TASK INSTRUCTIONS: Find the string "parts" in the listing and report every line that has it.

SOURCE RECORDS:
-- begin --

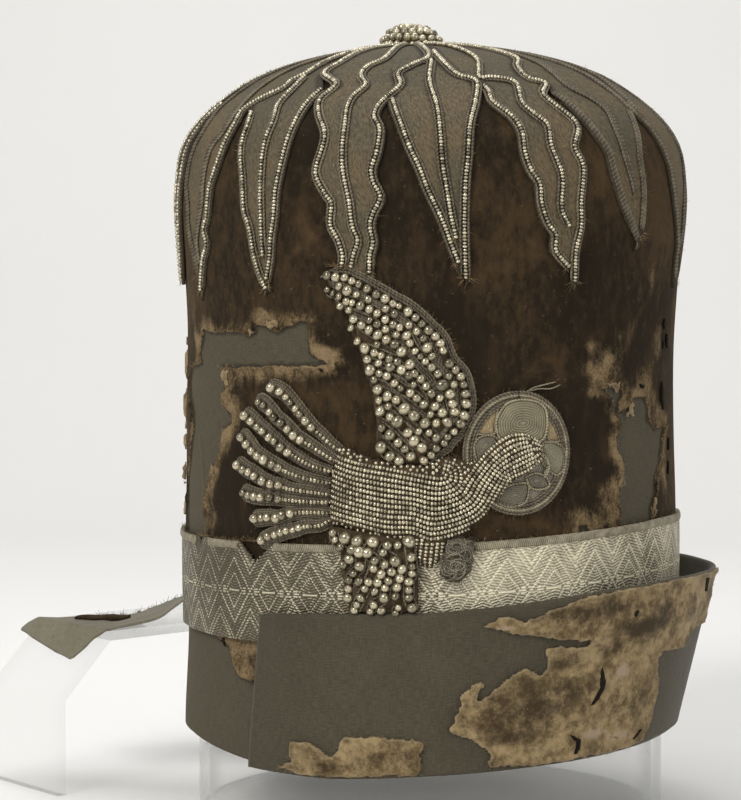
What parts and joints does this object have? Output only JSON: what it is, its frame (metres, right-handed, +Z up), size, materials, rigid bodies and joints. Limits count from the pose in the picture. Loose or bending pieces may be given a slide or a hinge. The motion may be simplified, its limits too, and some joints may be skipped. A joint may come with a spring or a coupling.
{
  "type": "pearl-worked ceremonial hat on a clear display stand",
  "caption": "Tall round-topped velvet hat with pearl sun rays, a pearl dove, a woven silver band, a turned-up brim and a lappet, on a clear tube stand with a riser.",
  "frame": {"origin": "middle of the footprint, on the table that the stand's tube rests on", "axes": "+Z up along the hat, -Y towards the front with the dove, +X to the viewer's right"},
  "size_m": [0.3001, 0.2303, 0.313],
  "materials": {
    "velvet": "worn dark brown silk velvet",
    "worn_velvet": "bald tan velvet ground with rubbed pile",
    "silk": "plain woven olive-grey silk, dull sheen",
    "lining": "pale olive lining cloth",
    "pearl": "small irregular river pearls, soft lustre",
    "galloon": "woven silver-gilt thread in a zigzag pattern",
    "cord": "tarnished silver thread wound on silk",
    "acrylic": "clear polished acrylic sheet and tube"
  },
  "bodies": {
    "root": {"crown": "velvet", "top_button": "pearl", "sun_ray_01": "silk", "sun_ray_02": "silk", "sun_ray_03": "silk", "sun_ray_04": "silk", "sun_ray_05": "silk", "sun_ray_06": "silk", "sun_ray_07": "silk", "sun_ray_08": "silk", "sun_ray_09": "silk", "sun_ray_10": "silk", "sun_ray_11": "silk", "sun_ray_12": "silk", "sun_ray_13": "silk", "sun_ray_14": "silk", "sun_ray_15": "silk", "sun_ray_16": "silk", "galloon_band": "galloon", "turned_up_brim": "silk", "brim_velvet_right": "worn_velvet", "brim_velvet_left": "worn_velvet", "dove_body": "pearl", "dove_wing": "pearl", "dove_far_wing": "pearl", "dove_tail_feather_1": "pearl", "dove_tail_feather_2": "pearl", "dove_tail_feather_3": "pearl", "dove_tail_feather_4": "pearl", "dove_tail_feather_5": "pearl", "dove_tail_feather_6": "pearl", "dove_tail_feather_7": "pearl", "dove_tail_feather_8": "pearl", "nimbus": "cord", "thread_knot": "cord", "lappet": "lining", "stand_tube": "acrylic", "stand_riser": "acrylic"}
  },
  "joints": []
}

-- end --
-- begin --

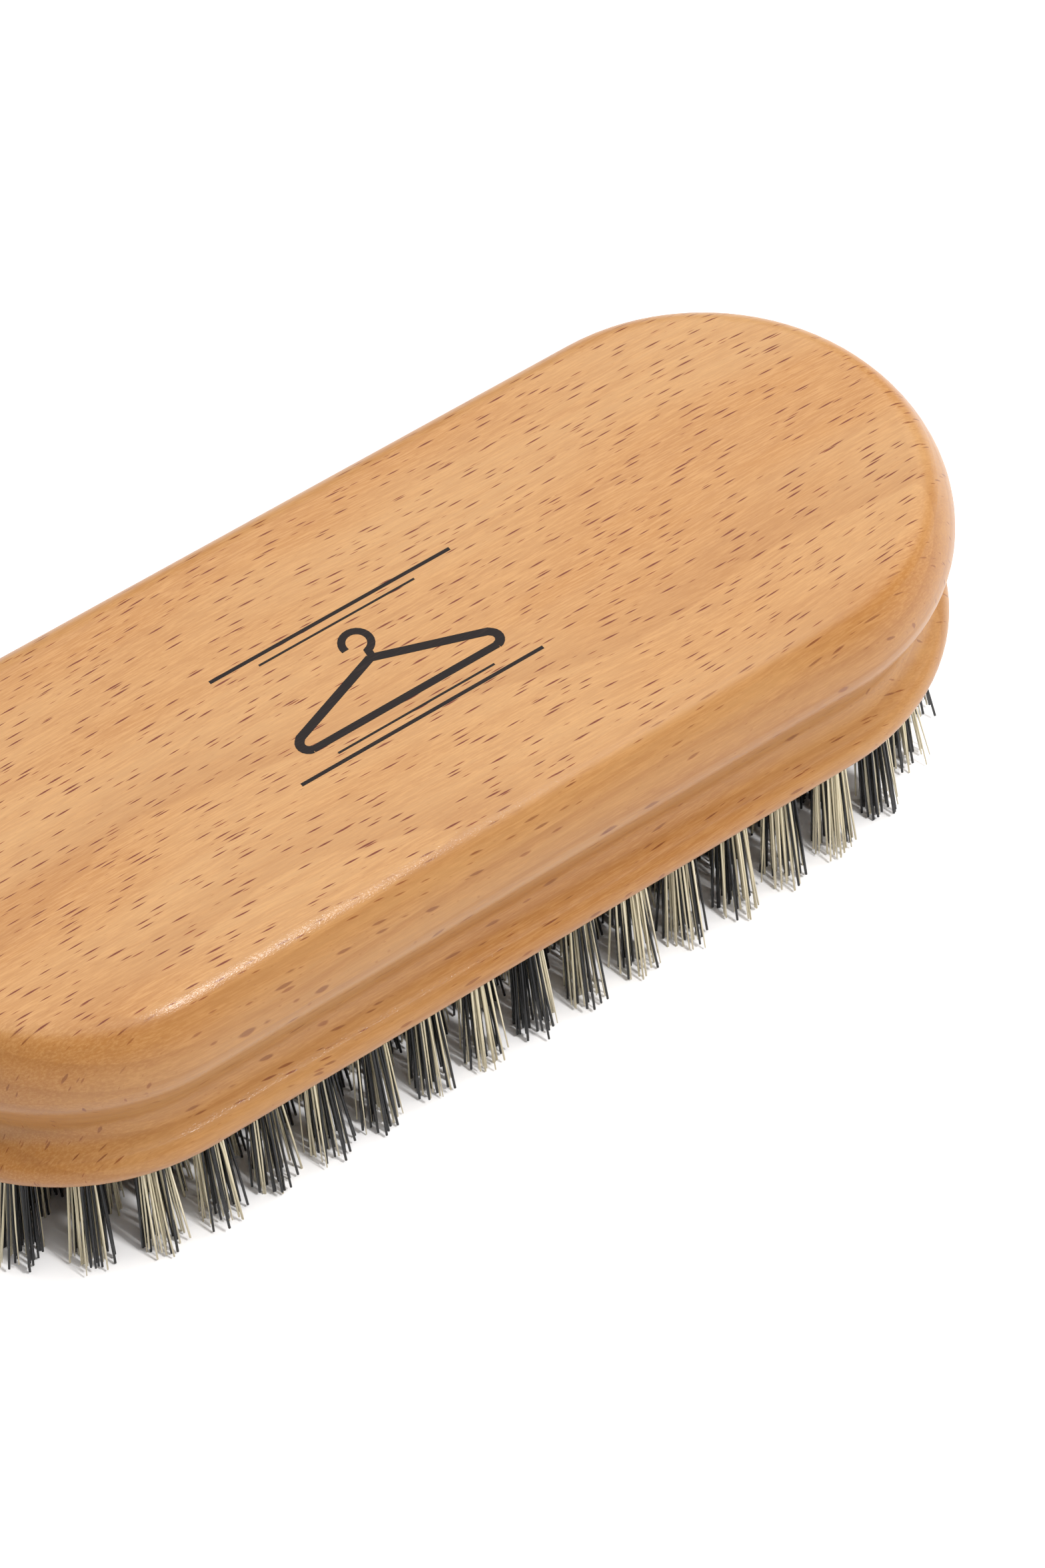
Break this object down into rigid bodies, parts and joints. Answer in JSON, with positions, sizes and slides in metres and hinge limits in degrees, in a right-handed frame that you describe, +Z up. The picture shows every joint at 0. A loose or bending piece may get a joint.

-- end --
-- begin --

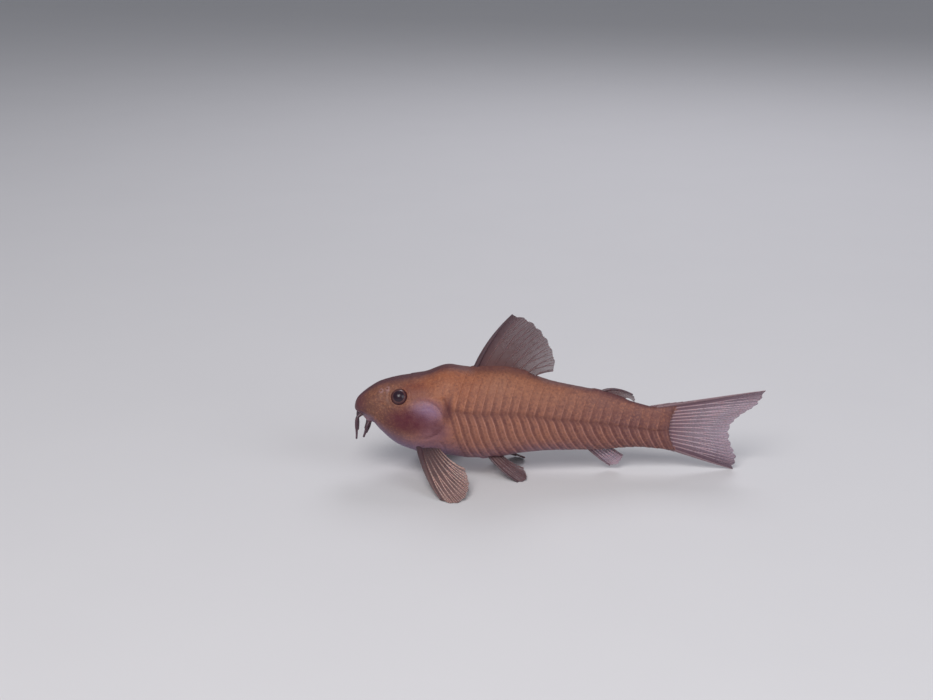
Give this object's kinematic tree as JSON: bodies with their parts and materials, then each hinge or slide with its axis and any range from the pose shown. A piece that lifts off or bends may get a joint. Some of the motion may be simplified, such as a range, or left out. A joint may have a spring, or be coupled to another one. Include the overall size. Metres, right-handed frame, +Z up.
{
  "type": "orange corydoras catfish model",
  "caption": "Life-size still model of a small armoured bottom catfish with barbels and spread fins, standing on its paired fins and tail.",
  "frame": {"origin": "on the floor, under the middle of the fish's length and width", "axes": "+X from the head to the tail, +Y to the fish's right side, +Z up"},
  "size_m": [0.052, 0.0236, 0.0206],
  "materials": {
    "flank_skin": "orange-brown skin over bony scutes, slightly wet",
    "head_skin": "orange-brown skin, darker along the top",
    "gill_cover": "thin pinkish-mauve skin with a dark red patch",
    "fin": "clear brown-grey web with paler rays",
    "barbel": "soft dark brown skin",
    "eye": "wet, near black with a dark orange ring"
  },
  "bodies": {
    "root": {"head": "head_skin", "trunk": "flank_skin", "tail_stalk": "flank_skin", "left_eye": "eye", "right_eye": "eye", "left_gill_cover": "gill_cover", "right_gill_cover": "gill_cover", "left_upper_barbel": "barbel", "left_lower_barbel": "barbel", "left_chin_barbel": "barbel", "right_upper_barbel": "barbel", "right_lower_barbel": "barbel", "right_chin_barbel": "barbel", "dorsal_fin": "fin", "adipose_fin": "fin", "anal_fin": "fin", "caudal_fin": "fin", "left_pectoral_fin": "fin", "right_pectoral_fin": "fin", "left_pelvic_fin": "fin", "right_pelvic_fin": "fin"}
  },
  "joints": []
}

-- end --

CORRECT RESPONSE:
What parts and joints does this object have? Output only JSON: what it is, its frame (metres, right-handed, +Z up), size, materials, rigid bodies and joints. Limits count from the pose in the picture. Loose or bending pieces may be given a slide or a hinge. The motion may be simplified, its limits too, and some joints may be skipped. A joint may come with a spring or a coupling.
Break this object down into rigid bodies, parts and joints. Answer in JSON, with positions, sizes and slides in metres and hinge limits in degrees, in a right-handed frame that you describe, +Z up. The picture shows every joint at 0. A loose or bending piece may get a joint.
Give this object's kinematic tree as JSON: bodies with their parts and materials, then each hinge or slide with its axis and any range from the pose shown. A piece that lifts off or bends may get a joint. Some of the motion may be simplified, such as a range, or left out. A joint may have a spring, or be coupled to another one. Include the overall size. Metres, right-handed frame, +Z up.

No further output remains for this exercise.